**Raw data:**
•••••

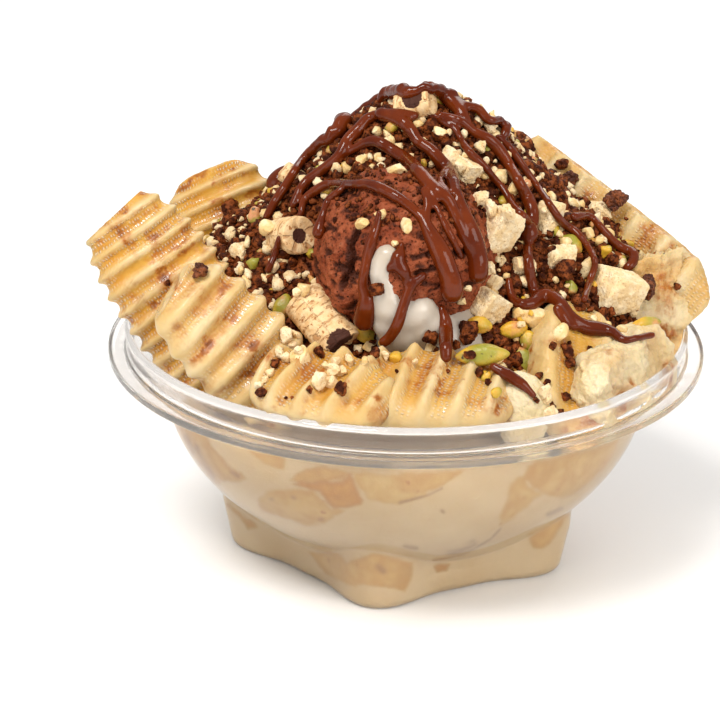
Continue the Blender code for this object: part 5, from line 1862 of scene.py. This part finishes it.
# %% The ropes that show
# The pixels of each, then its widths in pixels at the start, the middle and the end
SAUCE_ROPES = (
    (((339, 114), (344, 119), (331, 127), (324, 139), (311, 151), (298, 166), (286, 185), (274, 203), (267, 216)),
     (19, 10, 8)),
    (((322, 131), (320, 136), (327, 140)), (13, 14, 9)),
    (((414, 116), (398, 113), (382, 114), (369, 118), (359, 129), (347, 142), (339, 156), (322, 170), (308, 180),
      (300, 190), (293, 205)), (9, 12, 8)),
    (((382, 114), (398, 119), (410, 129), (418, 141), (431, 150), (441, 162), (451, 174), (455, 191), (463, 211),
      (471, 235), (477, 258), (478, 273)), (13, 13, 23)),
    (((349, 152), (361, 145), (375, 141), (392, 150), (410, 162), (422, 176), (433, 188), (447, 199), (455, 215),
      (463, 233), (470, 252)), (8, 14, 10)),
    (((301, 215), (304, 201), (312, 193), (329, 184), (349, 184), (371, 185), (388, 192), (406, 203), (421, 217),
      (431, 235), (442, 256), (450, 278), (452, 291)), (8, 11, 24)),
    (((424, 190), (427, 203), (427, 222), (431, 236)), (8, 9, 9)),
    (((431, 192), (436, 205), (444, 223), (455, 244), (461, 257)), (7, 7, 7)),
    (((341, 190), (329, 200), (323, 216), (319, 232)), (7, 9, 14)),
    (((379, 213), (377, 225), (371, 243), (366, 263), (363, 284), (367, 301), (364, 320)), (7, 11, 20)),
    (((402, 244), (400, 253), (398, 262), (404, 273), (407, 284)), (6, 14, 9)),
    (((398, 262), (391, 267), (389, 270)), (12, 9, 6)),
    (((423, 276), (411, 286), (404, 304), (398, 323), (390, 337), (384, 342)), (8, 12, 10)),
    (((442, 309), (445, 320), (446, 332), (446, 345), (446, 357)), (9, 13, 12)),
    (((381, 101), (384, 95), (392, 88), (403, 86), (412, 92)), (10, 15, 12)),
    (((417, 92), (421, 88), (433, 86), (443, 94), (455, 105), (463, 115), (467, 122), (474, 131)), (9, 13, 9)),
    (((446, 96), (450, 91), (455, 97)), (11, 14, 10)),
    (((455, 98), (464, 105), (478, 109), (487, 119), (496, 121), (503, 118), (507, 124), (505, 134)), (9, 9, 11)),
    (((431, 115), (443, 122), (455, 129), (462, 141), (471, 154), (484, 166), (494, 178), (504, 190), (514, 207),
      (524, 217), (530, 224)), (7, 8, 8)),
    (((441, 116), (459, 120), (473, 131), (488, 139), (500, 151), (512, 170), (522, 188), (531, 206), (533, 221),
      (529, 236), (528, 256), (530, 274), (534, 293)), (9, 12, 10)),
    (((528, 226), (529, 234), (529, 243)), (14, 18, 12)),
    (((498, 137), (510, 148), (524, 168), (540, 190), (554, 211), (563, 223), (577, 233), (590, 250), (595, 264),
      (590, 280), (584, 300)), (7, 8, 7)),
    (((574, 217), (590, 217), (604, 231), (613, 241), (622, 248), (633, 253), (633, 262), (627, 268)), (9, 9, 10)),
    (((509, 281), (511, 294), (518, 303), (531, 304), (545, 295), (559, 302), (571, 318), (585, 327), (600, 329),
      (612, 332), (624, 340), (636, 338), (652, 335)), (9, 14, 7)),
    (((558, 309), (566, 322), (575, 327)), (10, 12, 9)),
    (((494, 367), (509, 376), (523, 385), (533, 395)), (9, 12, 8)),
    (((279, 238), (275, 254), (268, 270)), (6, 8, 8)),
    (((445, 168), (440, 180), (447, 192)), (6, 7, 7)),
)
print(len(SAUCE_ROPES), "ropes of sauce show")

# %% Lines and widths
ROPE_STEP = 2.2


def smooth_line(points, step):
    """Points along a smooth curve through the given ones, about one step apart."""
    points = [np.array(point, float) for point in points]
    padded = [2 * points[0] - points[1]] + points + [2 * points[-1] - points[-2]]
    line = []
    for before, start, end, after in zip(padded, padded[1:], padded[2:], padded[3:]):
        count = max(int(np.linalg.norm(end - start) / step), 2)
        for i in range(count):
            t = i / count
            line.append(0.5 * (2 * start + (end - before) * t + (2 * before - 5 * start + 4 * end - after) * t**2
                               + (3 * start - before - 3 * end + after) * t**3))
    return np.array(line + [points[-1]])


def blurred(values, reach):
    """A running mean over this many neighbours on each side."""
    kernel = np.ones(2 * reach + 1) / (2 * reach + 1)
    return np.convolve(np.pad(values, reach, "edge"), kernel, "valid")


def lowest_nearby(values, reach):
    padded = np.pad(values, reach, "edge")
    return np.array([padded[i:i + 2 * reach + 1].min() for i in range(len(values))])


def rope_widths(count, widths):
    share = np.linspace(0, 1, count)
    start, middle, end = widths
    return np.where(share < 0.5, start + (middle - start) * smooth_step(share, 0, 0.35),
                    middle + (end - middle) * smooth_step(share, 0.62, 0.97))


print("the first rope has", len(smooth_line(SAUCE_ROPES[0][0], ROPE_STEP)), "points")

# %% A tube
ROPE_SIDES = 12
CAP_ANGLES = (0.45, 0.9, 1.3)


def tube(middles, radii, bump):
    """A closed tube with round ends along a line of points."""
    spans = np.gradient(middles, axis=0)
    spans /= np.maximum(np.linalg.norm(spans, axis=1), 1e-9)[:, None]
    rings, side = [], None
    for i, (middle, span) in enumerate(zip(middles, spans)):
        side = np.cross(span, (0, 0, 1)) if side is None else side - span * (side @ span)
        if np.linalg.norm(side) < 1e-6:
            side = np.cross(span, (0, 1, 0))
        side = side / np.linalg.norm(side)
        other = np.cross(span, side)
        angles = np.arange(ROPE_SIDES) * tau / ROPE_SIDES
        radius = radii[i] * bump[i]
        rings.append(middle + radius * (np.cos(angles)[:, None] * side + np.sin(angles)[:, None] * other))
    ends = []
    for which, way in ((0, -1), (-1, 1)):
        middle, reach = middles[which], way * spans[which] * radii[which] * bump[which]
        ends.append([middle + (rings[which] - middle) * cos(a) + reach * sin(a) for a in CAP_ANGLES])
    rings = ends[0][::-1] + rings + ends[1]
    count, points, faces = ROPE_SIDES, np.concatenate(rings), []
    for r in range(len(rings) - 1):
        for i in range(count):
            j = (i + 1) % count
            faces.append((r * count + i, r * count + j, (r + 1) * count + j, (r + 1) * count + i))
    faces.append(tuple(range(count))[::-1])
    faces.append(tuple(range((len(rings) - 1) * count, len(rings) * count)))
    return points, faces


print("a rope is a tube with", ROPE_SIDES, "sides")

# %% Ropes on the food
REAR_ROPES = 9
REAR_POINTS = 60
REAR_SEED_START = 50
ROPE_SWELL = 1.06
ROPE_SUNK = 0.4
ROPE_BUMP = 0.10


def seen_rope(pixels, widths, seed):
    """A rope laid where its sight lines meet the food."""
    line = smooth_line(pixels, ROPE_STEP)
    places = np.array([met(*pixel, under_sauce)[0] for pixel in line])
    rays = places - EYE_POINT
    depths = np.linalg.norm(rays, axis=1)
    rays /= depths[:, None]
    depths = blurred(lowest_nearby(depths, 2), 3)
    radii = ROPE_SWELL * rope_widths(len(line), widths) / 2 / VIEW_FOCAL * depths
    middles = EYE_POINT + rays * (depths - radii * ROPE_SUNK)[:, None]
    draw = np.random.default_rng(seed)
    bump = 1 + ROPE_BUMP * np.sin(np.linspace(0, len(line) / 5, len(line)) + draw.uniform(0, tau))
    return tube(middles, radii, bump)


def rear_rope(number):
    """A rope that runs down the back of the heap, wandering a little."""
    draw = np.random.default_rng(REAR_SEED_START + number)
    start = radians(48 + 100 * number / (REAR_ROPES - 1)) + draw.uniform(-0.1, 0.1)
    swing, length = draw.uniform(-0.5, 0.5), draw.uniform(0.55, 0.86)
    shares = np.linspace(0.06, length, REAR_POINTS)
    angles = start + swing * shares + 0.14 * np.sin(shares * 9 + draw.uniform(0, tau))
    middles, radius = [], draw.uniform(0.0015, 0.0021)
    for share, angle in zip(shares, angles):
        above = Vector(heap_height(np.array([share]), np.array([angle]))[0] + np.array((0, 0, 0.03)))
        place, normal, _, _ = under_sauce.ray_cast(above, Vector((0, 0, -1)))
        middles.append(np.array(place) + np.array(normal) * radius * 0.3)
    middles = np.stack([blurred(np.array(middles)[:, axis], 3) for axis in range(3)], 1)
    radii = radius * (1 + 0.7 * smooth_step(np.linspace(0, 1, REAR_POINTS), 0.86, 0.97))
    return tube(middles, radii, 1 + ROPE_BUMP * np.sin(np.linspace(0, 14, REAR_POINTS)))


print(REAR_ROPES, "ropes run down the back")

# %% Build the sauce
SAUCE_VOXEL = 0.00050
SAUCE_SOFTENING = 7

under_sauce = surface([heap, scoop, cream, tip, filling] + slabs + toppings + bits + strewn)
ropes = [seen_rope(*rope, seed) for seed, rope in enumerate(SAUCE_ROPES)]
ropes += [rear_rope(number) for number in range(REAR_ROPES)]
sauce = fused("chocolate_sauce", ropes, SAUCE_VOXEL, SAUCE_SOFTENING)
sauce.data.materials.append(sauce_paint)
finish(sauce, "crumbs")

•••••

**Task:** Report how many lines contain "this". Give nothing but the number.

**Result:** 2